I'm tired of seeing design that is brittle and hard to change. I'm sick to death of seeing people groping through their code, trying little things and then building the whole system so that they can run it manually and see if it does what they think it should do.
You think your design is good? Pick a class, any class, and try to instantiate it in a test harness. I used to think that my earlier designs were good until I started to apply that test. We can talk about coupling and encapsulation and all those nice pretty things, but put your money where your mouth is. Can you make this class work outside the application? Can you get it to the point where you can tinker with it, in real time, build it alone in less than a second, and add tests to find out what it really does in certain situations. Not what you think might happen, not what you hope might happen, but what it really does?

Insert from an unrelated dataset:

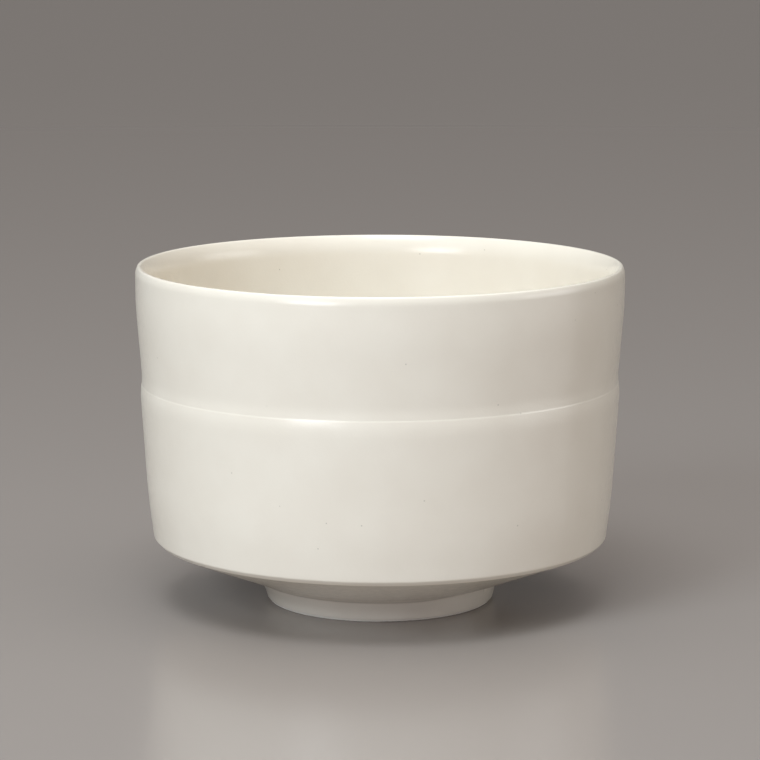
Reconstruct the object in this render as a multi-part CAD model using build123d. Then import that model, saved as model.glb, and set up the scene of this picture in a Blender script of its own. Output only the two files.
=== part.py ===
from build123d import *
import os

# Half-cylinder matcha bowl: a thrown and turned white clay body with a fine ledge round
# its wall, a ring foot luted under it, and three coats of satin glaze that leave only the
# foot's lower rim bare. Everything is a surface of revolution about Z.
# Frame: +Z up, origin at the centre of the foot's resting face. Millimetres.
#
# The section is drawn once, as the glazed outline, with radius along X and height along Y.
# Stepping that outline inwards by the glaze's thickness gives the bare clay, and the skin
# between the two is the glaze.

# Driving dimensions of the glazed bowl.
MOUTH_RADIUS = 60.0
HEIGHT = 83.6
GLAZE = 0.35

# Lip: a three-centred arch, taller on its inner side.
LIP_RADIUS = 59.05  # the circle along the lip's top
LIP_ROUND = 0.6
LIP_OUTER_DROP = 2.2
LIP_INNER_DROP = 5.0
MOUTH_INNER_RADIUS = 57.2

# Outer wall, from the mouth down: (radius, height) where two straight runs meet, and the
# round between them. The ledge is a low step under a shallow waist. The wall ends in a small
# bevel over the underside.
MOUTH_TURN = (MOUTH_RADIUS, 74.0)
WAIST = (58.65, 57.0)
STEP = (58.72, 54.9)
LEDGE = (58.81, 54.6)
BARREL = (58.95, 53.3)
LEDGE_LAND = (59.0, 51.5)
LOWER_TAPER = (57.42, 26.5)
HIP = (56.15, 16.45)
BEVEL = (55.05, 15.4)
FLARE = (33.5, 6.8)
CREASE = (29.25, 5.5)
MOUTH_TURN_ROUND = 100.0
WAIST_ROUND = 17.0
STEP_ROUND = 1.0
LEDGE_ROUND = 0.8
BARREL_ROUND = 15.0
LEDGE_LAND_ROUND = 22.0
LOWER_TAPER_ROUND = 150.0
HIP_ROUND = 0.8
BEVEL_ROUND = 1.2
FLARE_ROUND = 14.0
CREASE_ROUND = 0.8

# Foot ring: its tapered outer side, its flat rim and the well inside it.
FOOT_RADIUS = 27.95
FOOT_JOINT_HEIGHT = 5.7  # clay to clay, where the ring is luted to the flat base
WELL_MOUTH_RADIUS = 24.3
WELL_TOP_RADIUS = 23.6
WELL_TOP_ROUND = 1.2
RIM_EDGE_ROUND = 0.3
RIM_MIDDLE_RADIUS = (WELL_MOUTH_RADIUS + FOOT_RADIUS) / 2
GLAZE_END_HEIGHT = 0.6  # the rim is wiped clean up to here
GLAZE_END_ROUND = 0.2

# Inside: a shallow pool in the middle, a sloping floor and a wide round up to the wall.
POOL_HEIGHT = 8.9
POOL_EDGE = (12.0, POOL_HEIGHT)
FLOOR_EDGE = (30.0, 10.3)
INNER_HIP = (52.6, 19.5)
INNER_WALL_TURN = (MOUTH_INNER_RADIUS, 73.0)
POOL_EDGE_ROUND = 70.0
FLOOR_EDGE_ROUND = 65.0
INNER_HIP_ROUND = 16.0
INNER_WALL_TURN_ROUND = 110.0

PAST_AXIS = 5.0  # the outline runs this far over the axis, and the half section trims it
REACH = 200.0  # longer than anything in the section


def side_arc_radius(width, drop):
    """Radius of the arch's side arc, upright where it springs and tangent to the lip's round."""
    return (width**2 + (drop - LIP_ROUND) ** 2 - LIP_ROUND**2) / (2 * (width - LIP_ROUND))


def lip_side(spring, radius, direction):
    """Where one side of the lip arch meets the top round, and a point midway along that side."""
    top_centre = Vector(LIP_RADIUS, HEIGHT - LIP_ROUND)
    centre = spring + Vector(direction * radius, 0)
    meet = top_centre + (top_centre - centre).normalized() * LIP_ROUND
    midway = centre + ((spring + meet) / 2 - centre).normalized() * radius
    return meet, midway


def lip_arcs(inner_spring, outer_spring):
    """The lip's inner side, its rounded top and its outer side."""
    inner_radius = side_arc_radius(LIP_RADIUS - inner_spring.X, LIP_INNER_DROP)
    outer_radius = side_arc_radius(outer_spring.X - LIP_RADIUS, LIP_OUTER_DROP)
    inner_meet, inner_midway = lip_side(inner_spring, inner_radius, 1)
    outer_meet, outer_midway = lip_side(outer_spring, outer_radius, -1)
    return [
        ThreePointArc(inner_spring, inner_midway, inner_meet),
        ThreePointArc(inner_meet, (LIP_RADIUS, HEIGHT), outer_meet),
        ThreePointArc(outer_meet, outer_midway, outer_spring),
    ]


def inside_line(spring):
    """The inner surface, from past the axis up to the lip."""
    return FilletPolyline(
        (-PAST_AXIS, POOL_HEIGHT),
        POOL_EDGE,
        FLOOR_EDGE,
        INNER_HIP,
        INNER_WALL_TURN,
        spring,
        radius=[POOL_EDGE_ROUND, FLOOR_EDGE_ROUND, INNER_HIP_ROUND, INNER_WALL_TURN_ROUND],
    )


def outside_line(spring, well_height):
    """The outer surface, from the lip down, round the foot's rim and across the well.

    The rim and the well lie a glaze coat too low, so that the stepped-in clay stands at zero.
    """
    foot_taper = (CREASE[0] - FOOT_RADIUS) / CREASE[1]
    corners = {
        MOUTH_TURN: MOUTH_TURN_ROUND,
        WAIST: WAIST_ROUND,
        STEP: STEP_ROUND,
        LEDGE: LEDGE_ROUND,
        BARREL: BARREL_ROUND,
        LEDGE_LAND: LEDGE_LAND_ROUND,
        LOWER_TAPER: LOWER_TAPER_ROUND,
        HIP: HIP_ROUND,
        BEVEL: BEVEL_ROUND,
        FLARE: FLARE_ROUND,
        CREASE: CREASE_ROUND,
        (FOOT_RADIUS - foot_taper * GLAZE, -GLAZE): RIM_EDGE_ROUND + GLAZE,
        (WELL_MOUTH_RADIUS, -GLAZE): RIM_EDGE_ROUND + GLAZE,
        (WELL_TOP_RADIUS, well_height): WELL_TOP_ROUND,
    }
    return FilletPolyline(spring, *corners, (-PAST_AXIS, well_height), radius=list(corners.values()))


def glazed_outline():
    """The whole glazed section as a closed face."""
    inner_spring = Vector(MOUTH_INNER_RADIUS, HEIGHT - LIP_INNER_DROP)
    outer_spring = Vector(MOUTH_RADIUS, HEIGHT - LIP_OUTER_DROP)
    well_height = FOOT_JOINT_HEIGHT - GLAZE
    lines = [
        *inside_line(inner_spring).edges(),
        *lip_arcs(inner_spring, outer_spring),
        *outside_line(outer_spring, well_height).edges(),
        Line((-PAST_AXIS, well_height), (-PAST_AXIS, POOL_HEIGHT)),
    ]
    return make_face(lines)


def zone(low_radius, high_radius, low_height, high_height):
    """A rectangle of the section, for keeping or cutting what lies in it."""
    centre = ((low_radius + high_radius) / 2, (low_height + high_height) / 2)
    return Pos(*centre) * Rectangle(high_radius - low_radius, high_height - low_height)


def cavity_side():
    """Everything on the tea's side of a line that runs up inside the wall to the lip's top."""
    floor_middle = (FOOT_JOINT_HEIGHT + POOL_HEIGHT) / 2
    wall_middle = (INNER_HIP[0] + HIP[0]) / 2
    points = [
        (0, floor_middle),
        (FLOOR_EDGE[0], floor_middle),
        (wall_middle, INNER_HIP[1]),
        (LIP_RADIUS, HEIGHT - LIP_OUTER_DROP),
        (LIP_RADIUS, REACH),
        (0, REACH),
    ]
    return make_face(Polyline(*points, close=True))


def with_rounded_end(coat):
    """Rounds a glaze coat's free edge by the foot's rim, on the side that faces the air."""
    lowest = coat.vertices().group_by(Axis.Y)[0]
    airside = lowest.sort_by(lambda corner: abs(corner.X - RIM_MIDDLE_RADIUS))[-1]
    return fillet(airside, GLAZE_END_ROUND)


def half_sections():
    """The half section of every piece, by node name."""
    glazed = glazed_outline()
    stepped_in = offset(glazed, amount=-GLAZE)
    clay = stepped_in & zone(0, REACH, -REACH, REACH)
    coats = (glazed - stepped_in) & zone(0, REACH, GLAZE_END_HEIGHT, REACH)
    below_joint = zone(0, REACH, -REACH, FOOT_JOINT_HEIGHT)
    inside_foot = zone(0, RIM_MIDDLE_RADIUS, -REACH, FOOT_JOINT_HEIGHT)
    return {
        "clay_body": clay - below_joint,
        "foot_ring": clay & below_joint,
        "outer_glaze": with_rounded_end(coats - cavity_side() - inside_foot),
        "inner_glaze": coats & cavity_side(),
        "foot_well_glaze": with_rounded_end(coats & inside_foot),
    }


def turned(section):
    """The solid that a half section sweeps about the Z axis."""
    return revolve(Plane.XZ * section, axis=Axis.Z, revolution_arc=360)


os.makedirs("parts", exist_ok=True)
for node, section in half_sections().items():
    piece = turned(section)
    piece.label = node
    export_step(piece, f"parts/{node}.step")
    print(node, "solids", len(piece.solids()), "volume", round(piece.volume), "valid", piece.is_valid)
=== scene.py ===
import math

import bpy
from mathutils import Euler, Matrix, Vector, noise


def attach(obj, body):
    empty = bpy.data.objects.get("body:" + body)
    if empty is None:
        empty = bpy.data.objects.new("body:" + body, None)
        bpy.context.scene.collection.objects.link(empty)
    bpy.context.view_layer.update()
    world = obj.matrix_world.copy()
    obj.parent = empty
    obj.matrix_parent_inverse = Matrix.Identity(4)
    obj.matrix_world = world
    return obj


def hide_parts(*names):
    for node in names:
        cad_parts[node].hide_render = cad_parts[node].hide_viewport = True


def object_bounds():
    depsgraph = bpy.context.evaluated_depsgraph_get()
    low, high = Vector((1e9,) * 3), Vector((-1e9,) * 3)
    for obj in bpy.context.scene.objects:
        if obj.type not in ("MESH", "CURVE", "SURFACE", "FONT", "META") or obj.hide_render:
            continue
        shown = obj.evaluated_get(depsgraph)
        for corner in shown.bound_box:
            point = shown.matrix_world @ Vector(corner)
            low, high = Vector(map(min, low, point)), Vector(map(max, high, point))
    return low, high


# A matcha bowl in satin ivory glaze, on a plain pale floor in soft studio light.
# The three glaze coats are turned here again at full smoothness, with the small
# irregularities of handwork. The clay under them is the CAD model's own.
# The frame is the CAD model's: metres, +Z up, origin under the middle of the foot,
# and the front of the bowl faces -Y. Profiles are in millimetres.

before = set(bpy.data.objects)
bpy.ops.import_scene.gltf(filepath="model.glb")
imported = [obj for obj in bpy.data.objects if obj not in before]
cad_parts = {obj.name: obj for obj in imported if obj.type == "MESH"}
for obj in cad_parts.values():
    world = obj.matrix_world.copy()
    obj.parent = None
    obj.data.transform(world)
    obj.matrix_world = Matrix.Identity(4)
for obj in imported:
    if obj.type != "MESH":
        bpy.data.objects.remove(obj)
cad_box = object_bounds()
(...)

That's where we are in the industry now. Some teams can work with their classes that way. Others can only work that way with a small percentage of their classes. And, if you ask them whether they'd rather work in the code without unit tests or the code with them, the answer is clear. You can simply work faster when you your turnaround time is faster. Your steps can be more sure when you know what the effects are.
People who know me, know I'm a rather quiet guy. I don't shout about too many things, but frankly I think there is just too much at stake in the software industry right now. If you haven't seen the difference there is in working this way, you need to. The bar is higher now. Best practices have gotten a whole lot better in the last five years. Don't tell me your design is good when I see you struggling.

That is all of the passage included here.